D:\working\extract_tiff>pdfimages -v
pdfimages version 0.90.1
Copyright 2005-2020 The Poppler Developers - http://poppler.freedesktop.org
Copyright 1996-2011 Glyph & Cog, LLC

D:\working\extract_tiff>pdfimages -jbig2 my_pdf.pdf .\extract\

D:\working\extract_tiff>dir .\extract

 Répertoire de D:\working\extract_tiff\extract

31/08/2020  16:47    <DIR>          .
31/08/2020  16:47    <DIR>          ..
31/08/2020  16:51            33 831 -000.jb2e
               1 fichier(s)           33 831 octets
               2 Rép(s)  49 204 383 744 octets libres

Here i should have also .jb2g file which is the header necessary to build the image. It could maybe explain p2k-ko's error : "Error writing TIFF header"

And another test directly in python : I use the convert_from_path method of pdf2image

test = convert_from_path(os.path.join(dir, file), fmt="tiff")
Traceback (most recent call last):
  File "C:\Python\venv\Projet_IA\lib\site-packages\IPython\core\interactiveshell.py", line 3417, in run_code
    exec(code_obj, self.user_global_ns, self.user_ns)
  File "<ipython-input-8-9e55175c5bca>", line 1, in <module>
    test = convert_from_path(os.path.join(dir, file), fmt="tiff")
  File "C:\Python\venv\Projet_IA\lib\site-packages\pdf2image\pdf2image.py", line 206, in convert_from_path
    images += _load_from_output_folder(
  File "C:\Python\venv\Projet_IA\lib\site-packages\pdf2image\pdf2image.py", line 499, in _load_from_output_folder
    images.append(Image.open(os.path.join(output_folder, f)))
  File "C:\Python\venv\Projet_IA\lib\site-packages\PIL\Image.py", line 2930, in open
    raise UnidentifiedImageError(
PIL.UnidentifiedImageError: cannot identify image file '...\\AppData\\Local\\Temp\\tmphatmweuv\\da729fb9-2968-4fd2-8e72-3574d3bbacf4-1.tif'

The .tif is created in the temp folder but like in our problem it's empty.

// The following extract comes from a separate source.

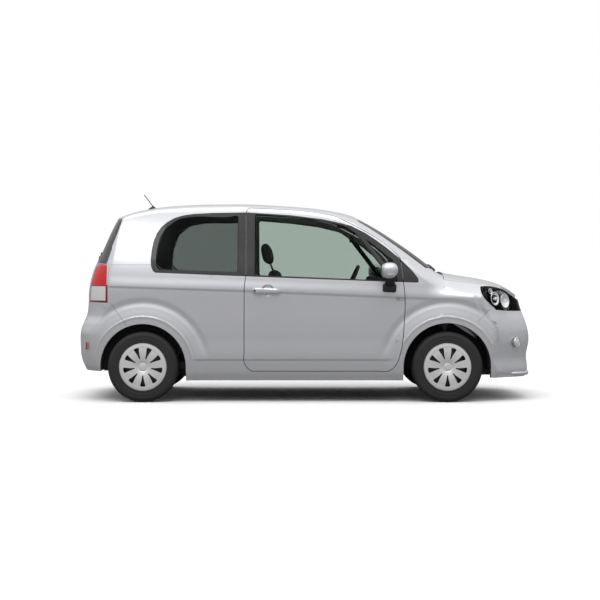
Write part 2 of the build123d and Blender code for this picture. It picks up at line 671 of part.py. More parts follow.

Not sure this post will help, but here it is. I will also try with the 0.68 build.

edit : Same results as p2k-ko:

D:\working\extract_tiff>pdfimages -tiff my_pdf.pdf .\extract\
-: Error writing TIFF header.
I/O Error: Error writing '.\extract\-000.tif'
oschwartz10612 commented 3 years ago

Have we made any progress on this issue?

fawazahmed0 commented 3 years ago

Even I faced this issue

fawazahmed0 commented 3 years ago

ok, this is how I got tiff working , Link to StackOverflow

fawazahmed0 commented 3 years ago

if someone wants to look into this issue, you may want to see how the build is done on windows at here and here and maybe replicate the same build steps at GitHub actions

Stupesmith commented 3 years ago

ok, this is how I got tiff working , Link to StackOverflow

Thank you so much for this solution it's very nice and easy to use.

Another way to build poppler and being able to use pdftocairo to extract tiff from pdf is to use WSL. I succefully did it. But your solution is way easier and "callable" from python.

oschwartz10612 commented 3 years ago

That is a great workaround!

I just built poppler-20.09.0 so see if this fixes the issue.

fawazahmed0 commented 3 years ago

I just built poppler-20.09.0 so see if this fixes the issue.

Nope, doesn't seem to work

oschwartz10612 commented 3 years ago

Okay. I will take this up with the poppler-feedstock guys shortly.

yogi2806 commented 3 years ago

Any ETA on this issue ?

I have raised same issue in poppler's forum if you could follow-up or get some sort of solution from them: https://gitlab.freedesktop.org/poppler/poppler/-/issues/985

fawazahmed0 commented 3 years ago

A similar issue was already raised at here , you can use msys2 package, it doesn't have this problem, here's the steps you can follow

yogi2806 commented 3 years ago

A similar issue was already raised at here , you can use msys2 package, it doesn't have this problem, here's the steps you can follow

Sure thanks, let me try that

oschwartz10612 commented 3 years ago

I apologize for being slow, I have been quite busy.

After building libtiff from the latest source I could find and trying to use it I got the same result.

I also installed msys2 and used their libtiff dlls and it throws the following error: Annotation 2020-11-10 163847

I will reach out to the poppler feedstock guys to get their take tonight.

oschwartz10612 commented 3 years ago

Peter Williams at poppler-feedstock has also identified this as an issue with the libtiff-feedstock and has opened an issue on their repo.

oschwartz10612 commented 3 years ago

This should be fixed in the latest release: https://github.com/oschwartz10612/poppler-windows/releases/tag/v21.01.0

Please let me know if there are any further issues!

frederick0291 commented 3 years ago

Hello,

I am currently having issues with this on poppler. I am trying to convert a 200 page pdf to TIFF. But Poppler was only converting the first page.

I tried running it directly in pdftocairo and it is indeed only converting one page in pdf2cairo.

Converting the pdf file into other image types did not cause any issues and all the pages were converted.

Anybody who can take a look on this?